1 December 2007, Dean Sueck @ 9:57 am

I wanted to find something big and spectacular for my first posting to this blog and this story seems to fit both bills. It’s as big as anything I can think of that science has come up with so far and your humble moderator’s mind keeps trying to wrap itself around it, and of course, failing.

The New Scientist website reported on 24 August 2007 that there’s a void in space, 6 to 10 billion light years from Earth that stretches across a billion empty light years of absolute nothingness from the direction of the constellation Eridanus. According to Lawrence Rudnick and colleagues at the University of Minnesota, there are no radio waves coming from this area of space, meaning no galaxies, no super clusters, stars or even dark matter, though he seems to think that this is confirmation of dark energy in the universe.

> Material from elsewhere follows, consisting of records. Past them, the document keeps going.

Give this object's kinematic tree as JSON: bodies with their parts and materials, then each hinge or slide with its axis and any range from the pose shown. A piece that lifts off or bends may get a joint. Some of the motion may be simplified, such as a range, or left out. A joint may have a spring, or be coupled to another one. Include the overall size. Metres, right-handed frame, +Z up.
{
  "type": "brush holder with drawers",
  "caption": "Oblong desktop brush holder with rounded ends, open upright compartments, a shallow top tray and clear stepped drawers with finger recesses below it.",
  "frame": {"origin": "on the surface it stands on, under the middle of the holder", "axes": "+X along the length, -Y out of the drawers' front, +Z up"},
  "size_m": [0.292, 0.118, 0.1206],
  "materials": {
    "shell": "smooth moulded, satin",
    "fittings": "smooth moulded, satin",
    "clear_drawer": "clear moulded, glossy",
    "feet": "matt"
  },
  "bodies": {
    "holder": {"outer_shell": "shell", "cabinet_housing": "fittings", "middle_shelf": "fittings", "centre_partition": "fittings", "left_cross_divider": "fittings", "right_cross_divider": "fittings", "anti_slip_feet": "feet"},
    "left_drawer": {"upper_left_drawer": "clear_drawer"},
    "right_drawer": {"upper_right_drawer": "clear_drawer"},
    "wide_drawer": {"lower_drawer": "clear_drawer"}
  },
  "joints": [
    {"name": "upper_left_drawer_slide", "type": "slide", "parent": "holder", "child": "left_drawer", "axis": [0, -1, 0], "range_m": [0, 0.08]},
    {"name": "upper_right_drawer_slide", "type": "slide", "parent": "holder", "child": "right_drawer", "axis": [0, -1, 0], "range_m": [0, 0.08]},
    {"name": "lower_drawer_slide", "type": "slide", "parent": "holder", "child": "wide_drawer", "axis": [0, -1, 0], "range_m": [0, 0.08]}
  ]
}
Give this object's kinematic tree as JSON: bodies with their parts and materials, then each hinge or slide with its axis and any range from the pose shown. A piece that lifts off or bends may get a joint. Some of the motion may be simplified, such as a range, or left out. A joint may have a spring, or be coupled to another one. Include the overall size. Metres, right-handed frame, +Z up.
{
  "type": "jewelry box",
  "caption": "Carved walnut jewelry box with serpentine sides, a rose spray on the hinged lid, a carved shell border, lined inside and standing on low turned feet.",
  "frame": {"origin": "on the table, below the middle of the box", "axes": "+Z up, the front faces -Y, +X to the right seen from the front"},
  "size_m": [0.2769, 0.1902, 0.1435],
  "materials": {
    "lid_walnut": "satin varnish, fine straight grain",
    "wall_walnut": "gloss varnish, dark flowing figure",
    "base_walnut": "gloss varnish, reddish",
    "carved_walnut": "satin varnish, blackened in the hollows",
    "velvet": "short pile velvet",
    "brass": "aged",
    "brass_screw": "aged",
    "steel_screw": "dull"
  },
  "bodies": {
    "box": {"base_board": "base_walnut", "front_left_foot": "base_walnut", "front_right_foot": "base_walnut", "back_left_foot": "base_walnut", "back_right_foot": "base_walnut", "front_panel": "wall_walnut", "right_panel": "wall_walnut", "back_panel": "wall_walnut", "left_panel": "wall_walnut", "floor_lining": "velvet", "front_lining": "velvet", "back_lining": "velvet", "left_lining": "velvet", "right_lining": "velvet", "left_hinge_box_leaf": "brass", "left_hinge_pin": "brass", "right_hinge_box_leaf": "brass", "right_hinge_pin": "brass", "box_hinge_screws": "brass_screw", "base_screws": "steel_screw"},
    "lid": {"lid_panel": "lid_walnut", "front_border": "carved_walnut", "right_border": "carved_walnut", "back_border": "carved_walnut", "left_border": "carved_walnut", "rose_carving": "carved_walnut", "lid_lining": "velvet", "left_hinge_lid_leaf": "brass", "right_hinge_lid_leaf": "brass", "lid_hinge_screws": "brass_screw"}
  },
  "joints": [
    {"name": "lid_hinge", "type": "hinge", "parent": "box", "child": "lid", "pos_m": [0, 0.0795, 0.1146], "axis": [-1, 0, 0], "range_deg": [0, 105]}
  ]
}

But another team at the University of North Carolina at Chapel Hill suggests that the incredible void may be the imprint of another universe on our own. Also reported in New Scientist, on 24 November 2007, Laura Mersini-Houghton and her team infer that this might also vindicate string theory.

According to the New Scientist article, “In string theory, 10500 universes (or string vacuums) are described, each with unique properties. They contend that the largeness of our universe is due to its vacuum counterbalancing gravity. This counter-gravity of the vacuum keeps our universe very large (rather than shrinking due to gravity)—larger than the other multitude of universes. The team says that smaller universes are positioned at the edge of our universe, and because of this interaction they are seen by us.”

This is one reason to watch astronomy closely in the future and we’ll try to keep a close eye on it on this blog. A billion light years across. wowser.

What can your moderator say? Extraordinary claims demand extraordinary proofs.